ITV has opened the door. Birmingham’s councillors must now walk through it. Not as Labour. Not as Reform. Not as Liberal Democrats, Greens, Conservatives or independents. As elected representatives of the people. Once democracy is defended, by all means return to the tribal shouting. That is politics. Democracy can survive politicians arguing. It cannot survive politicians surrendering.
So here is the test. Do councillors want answers, or do they want to be managed? Do they want authority, or do they want briefing notes? Do they want to govern, or merely attend meetings while others govern around them?
Birmingham now needs a resolution, not a shrug.
Draft Resolution For Birmingham City Council
This Council notes the ITV News Central investigation into a leaked document concerning the Birmingham bin dispute, including reported references to dismissal of striking workers, the role of unelected officers and commissioners, and the suggested timing of action after local elections but before a new administration formally took office.
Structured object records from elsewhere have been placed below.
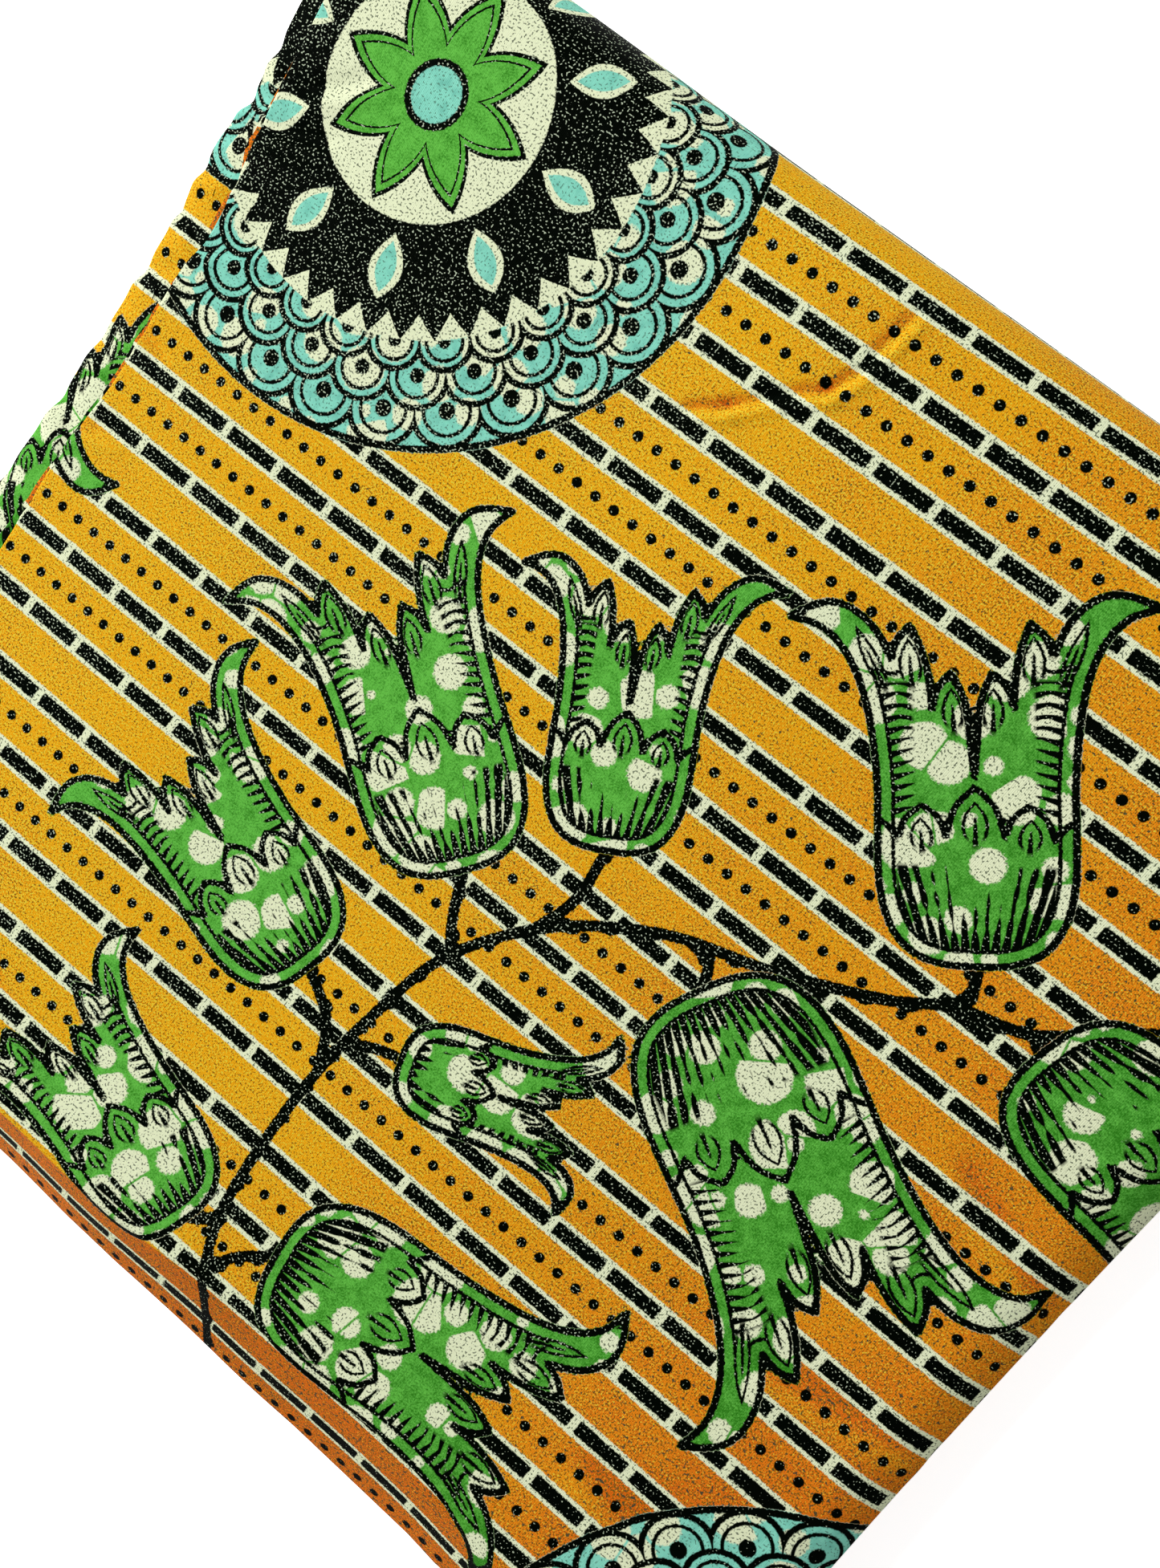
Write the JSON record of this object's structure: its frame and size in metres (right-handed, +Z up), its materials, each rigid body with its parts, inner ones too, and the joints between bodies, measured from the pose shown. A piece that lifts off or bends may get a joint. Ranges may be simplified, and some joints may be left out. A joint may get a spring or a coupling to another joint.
{
  "type": "folded wax print cloth",
  "caption": "Length of printed cotton folded in four and wound into a flat square bundle that lies on a surface.",
  "frame": {"origin": "under the middle of the bundle, on the surface that it lies on", "axes": "+Z up, X along the printed stripes, Y across them from the creased side to the rolled side"},
  "size_m": [0.2994, 0.2898, 0.0325],
  "materials": {
    "outer_turn": "glazed printed cotton, orange ground",
    "second_turn": "glazed printed cotton, orange ground",
    "inner_turns": "folded edges of printed cotton"
  },
  "bodies": {
    "root": {"outer_turn": "outer_turn", "second_turn": "second_turn", "inner_turns": "inner_turns"}
  },
  "joints": []
}
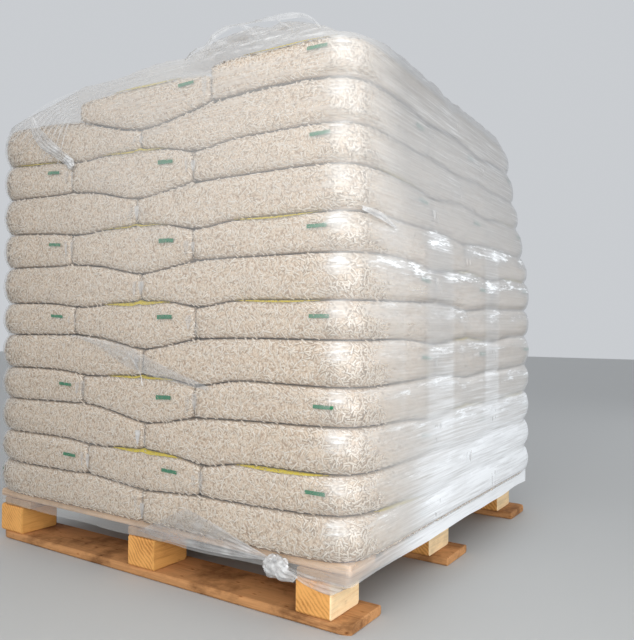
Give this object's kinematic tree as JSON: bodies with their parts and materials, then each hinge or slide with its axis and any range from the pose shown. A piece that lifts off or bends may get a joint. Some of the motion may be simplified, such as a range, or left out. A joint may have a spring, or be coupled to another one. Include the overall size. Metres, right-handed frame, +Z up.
{
  "type": "pallet of sacks",
  "caption": "Square wooden block pallet stacked with clear plastic sacks of wood pellets in crossed layers, wrapped in clear stretch film with a knot at the foot.",
  "frame": {"origin": "on the floor under the middle of the pallet's deck, on the underside of the middle bottom board", "axes": "+Z up; -Y towards the long front side, along which the bottom boards run; +X to the right of someone facing that side"},
  "size_m": [1.247, 1.2663, 1.3289],
  "materials": {
    "board_wood": "rough sawn, weathered",
    "block_wood": "rough sawn",
    "sack": "clear bag over pale wood pellets, glossy",
    "stretch_film": "clear, glossy, stretched"
  },
  "bodies": {
    "root": {"bottom_board_front": "board_wood", "bottom_board_middle": "board_wood", "bottom_board_rear": "board_wood", "block_front_left": "block_wood", "block_front_middle": "block_wood", "block_front_right": "block_wood", "block_middle_left": "block_wood", "block_middle_middle": "block_wood", "block_middle_right": "block_wood", "block_rear_left": "block_wood", "block_rear_middle": "block_wood", "block_rear_right": "block_wood", "stringer_board_left": "board_wood", "stringer_board_middle": "board_wood", "stringer_board_right": "board_wood", "deck_board_1": "board_wood", "deck_board_2": "board_wood", "deck_board_3": "board_wood", "deck_board_4": "board_wood", "deck_board_5": "board_wood", "deck_board_6": "board_wood", "deck_board_7": "board_wood", "deck_board_8": "board_wood", "sack_layer_01": "sack", "sack_layer_02": "sack", "sack_layer_03": "sack", "sack_layer_04": "sack", "sack_layer_05": "sack", "sack_layer_06": "sack", "sack_layer_07": "sack", "sack_layer_08": "sack", "sack_layer_09": "sack", "sack_layer_10": "sack", "sack_layer_11": "sack", "sack_layer_12": "sack", "film_wrap": "stretch_film", "film_knot": "stretch_film"}
  },
  "joints": []
}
This Council further notes the public responses reported by ITV from Birmingham City Council Managing Director Joanne Roney and Lead Commissioner Tony McArdle, including their position that the document was comprehensive, that it was not intended to undermine an incoming administration and that the preferred option remained settlement.
This Council reaffirms that strategic decisions affecting large sections of the Council workforce, major industrial relations matters and decisions carrying significant political, legal and financial consequences must remain subject to democratic accountability.
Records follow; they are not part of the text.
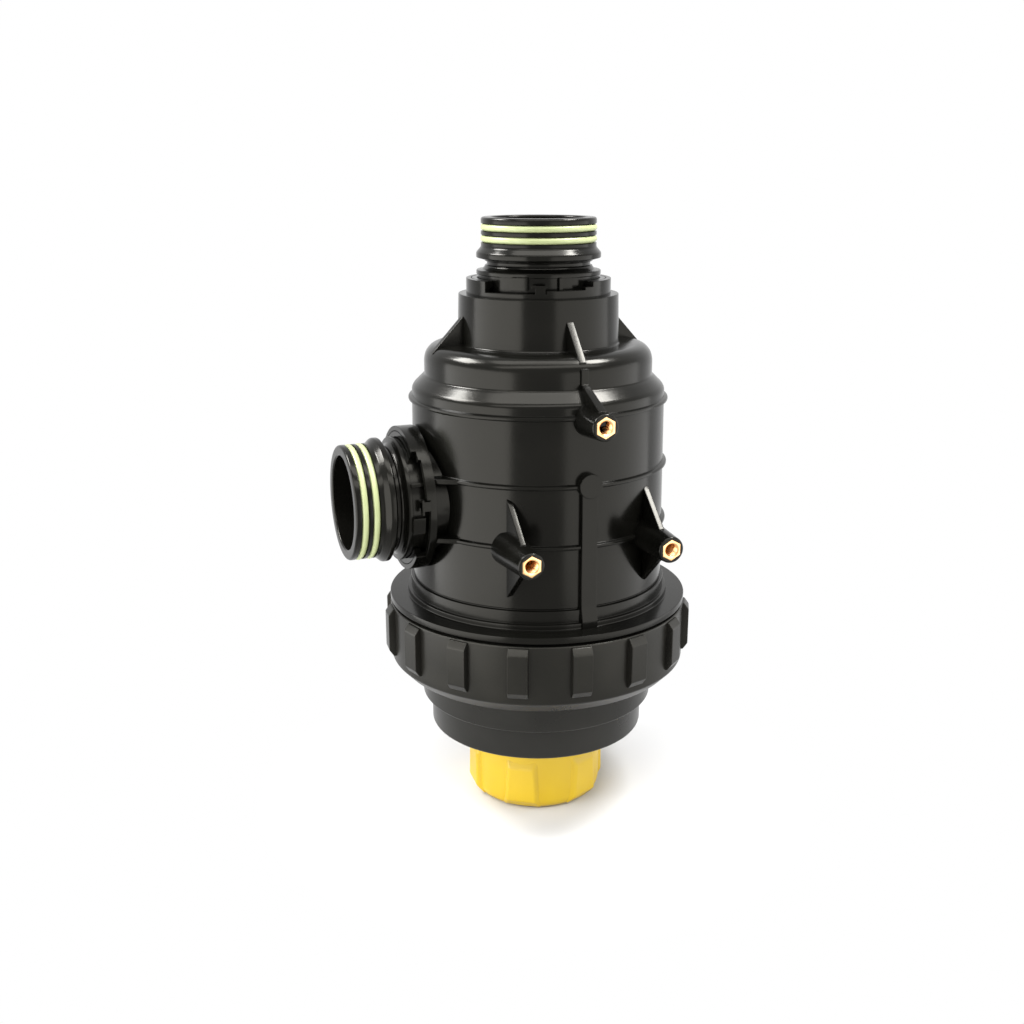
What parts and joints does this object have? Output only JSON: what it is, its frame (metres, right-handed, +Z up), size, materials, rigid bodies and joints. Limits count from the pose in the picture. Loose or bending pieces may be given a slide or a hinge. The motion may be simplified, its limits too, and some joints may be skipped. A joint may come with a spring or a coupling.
{
  "type": "suction filter",
  "caption": "Moulded suction filter with a side inlet spigot, a top outlet spigot, a strainer inside, a bowl held by a ribbed ring nut, a drain cap and bosses for bolts.",
  "frame": {"origin": "centre of the drain cap's flat underside, on the barrel's axis", "axes": "+Z up along the barrel's axis towards the top port, -X towards the side port, -Y towards the mounting bosses"},
  "size_m": [0.2017, 0.1789, 0.3353],
  "materials": {
    "black_plastic": "glossy moulded black plastic",
    "satin_black_plastic": "satin moulded black plastic",
    "lime_rubber": "smooth lime green seal rubber",
    "black_rubber": "smooth black seal rubber",
    "brass": "machined brass",
    "yellow_plastic": "satin yellow moulded plastic",
    "steel_mesh": "woven wire mesh",
    "cage_plastic": "plain moulded plastic"
  },
  "bodies": {
    "housing": {"filter_body": "black_plastic", "top_spigot": "black_plastic", "side_spigot": "black_plastic", "top_o_ring_outer": "lime_rubber", "top_o_ring_inner": "lime_rubber", "side_o_ring_outer": "lime_rubber", "side_o_ring_inner": "lime_rubber", "top_tail_o_ring": "black_rubber", "side_tail_o_ring": "black_rubber", "brass_insert_top": "brass", "brass_insert_left": "brass", "brass_insert_right": "brass"},
    "bowl_group": {"bowl": "satin_black_plastic", "bowl_o_ring": "black_rubber", "cartridge_mesh": "steel_mesh", "cartridge_cage": "cage_plastic", "cartridge_collar": "cage_plastic", "cartridge_base": "cage_plastic", "cartridge_o_ring": "black_rubber"},
    "ring_nut": {"ring_nut": "satin_black_plastic"},
    "drain_gasket": {"drain_gasket": "black_rubber"},
    "drain_cap": {"drain_cap": "yellow_plastic"}
  },
  "joints": [
    {"name": "bowl_lowering", "type": "slide", "parent": "housing", "child": "bowl_group", "axis": [0, 0, -1], "range_m": [0, 0.024]},
    {"name": "ring_nut_turn", "type": "hinge", "parent": "bowl_group", "child": "ring_nut", "pos_m": [0, 0, 0.1], "axis": [0, 0, -1], "range_deg": [0, 1440]},
    {"name": "gasket_lowering", "type": "slide", "parent": "bowl_group", "child": "drain_gasket", "axis": [0, 0, -1], "range_m": [0, 0.016]},
    {"name": "drain_cap_turn", "type": "hinge", "parent": "drain_gasket", "child": "drain_cap", "pos_m": [0, 0, 0.02], "axis": [0, 0, -1], "range_deg": [0, 1440]}
  ],
  "couplings": [
    {"joint": "bowl_lowering", "follows": "ring_nut_turn", "m_per_rad": 0.00095493},
    {"joint": "gasket_lowering", "follows": "drain_cap_turn", "m_per_rad": 0.00063662}
  ]
}
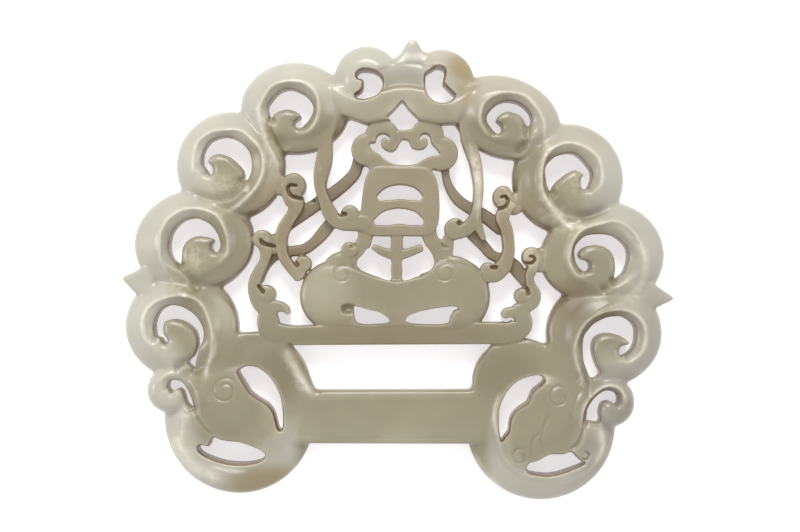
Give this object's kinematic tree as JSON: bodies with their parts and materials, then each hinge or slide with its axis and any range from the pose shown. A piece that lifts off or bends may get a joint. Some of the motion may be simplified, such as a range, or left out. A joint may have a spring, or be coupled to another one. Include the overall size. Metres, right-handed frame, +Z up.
{
  "type": "carved jade openwork plaque",
  "caption": "Lock-shaped openwork plaque carved from one slab, with a border of scroll lobes, a bell emblem, ribbons and two paired creatures, lying on its flat back.",
  "frame": {"origin": "centre of the flat back, on the surface that the plaque lies on", "axes": "+X to the carving's right, +Y towards the carving's top, +Z up out of the carved face"},
  "size_m": [0.1004, 0.0836, 0.0065],
  "materials": {
    "jade": "polished"
  },
  "bodies": {
    "root": {"jade_plaque": "jade"}
  },
  "joints": []
}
This Council further reaffirms that officers advise, commissioners support lawful governance, but elected members hold the democratic mandate given by the people of Birmingham.
This Council declares that the public interest now requires urgent preservation, disclosure, investigation and publication of all material that can lawfully be released.
Accordingly, this Council resolves, through the Leader, Cabinet and all proper constitutional mechanisms available, to require the Managing Director, insofar as within her lawful authority, to:
Immediately preserve all documents, drafts, emails, electronic messages, meeting notes, diary entries, legal instructions, risk assessments, commissioner comments, officer comments, circulation records and related communications concerning the document reported by ITV News Central.
Within two working days, establish a dedicated page on Birmingham City Council’s website for publication of material relating to the document reported by ITV News Central and the Council’s response to it.
Publish on that dedicated page all relevant material that can lawfully be published, subject only to strictly necessary redactions for legal privilege, personal data, whistleblower protection, live employment matters or other clearly identified legal restriction.
Publish further relevant material on a rolling basis as soon as it is identified, obtained or reviewed, and in any event no later than two working days after it becomes available for lawful publication.
Where any document or part of a document is withheld or redacted, publish a disclosure log identifying, so far as lawfully possible, the type of document, date, author or originating body, recipient category, general subject matter, reason for withholding or redaction, and the date on which publication will next be reviewed.
Provide all relevant material to elected members under appropriate lawful and confidential arrangements as soon as practicable, beginning within two working days of this resolution being passed.
Provide unredacted material to elected members under appropriate lawful and confidential arrangements where public publication is not immediately possible.
Update elected members as further relevant material is identified, obtained or reviewed, so that disclosure is continuing rather than delayed until the end of any internal process.
Continue the rolling publication process until the independent investigation has concluded, Full Council has received the final report, and all lawfully publishable material has been placed on the dedicated website page.
Identify the author or authors of the document, all officers involved in drafting, amending, approving or circulating it, and all persons to whom it was sent or shown.
Commission an independent investigation, led by a person wholly unconnected with Birmingham City Council, the Commissioners or the bin dispute, into the preparation, circulation, purpose and handling of the document.
Ensure the terms of reference for that investigation are shared with group leaders before finalisation and include examination of officer conduct, commissioner involvement, legal advice, democratic accountability, public statements, internal communications and any inconsistency between internal documents and public statements.
Consider whether any officer should be suspended on full pay while the investigation takes place, where such action is lawful, proportionate and necessary to protect the integrity of the investigation.
Report the findings of the independent investigation to Full Council and publish those findings so far as lawfully possible.
This Council further resolves to request that the Managing Director write immediately to the Secretary of State seeking:
An independent review of the role of Commissioners in relation to the matters reported by ITV News Central.
Disclosure to that review of all relevant commissioner documents, messages, notes, correspondence and records.
A requirement that Commissioners provide all relevant material in their possession, custody or control to the independent review and, where lawfully publishable, to the dedicated Birmingham City Council website page on the same rolling basis.
Publication of that review so far as lawfully possible.
Consideration of whether any Commissioner found to have been involved in, supportive of, or failing properly to challenge any attempt to circumvent democratic accountability continues to command public confidence.
This Council declares that no officer or commissioner found by an independent investigation to have deliberately sought to circumvent democratic accountability should continue to hold responsibilities requiring the confidence of Birmingham’s elected members.
This Council further declares that Birmingham’s residents should not have to rely on leaks, rumours or journalistic excavation to understand how decisions of this magnitude were being considered in their name.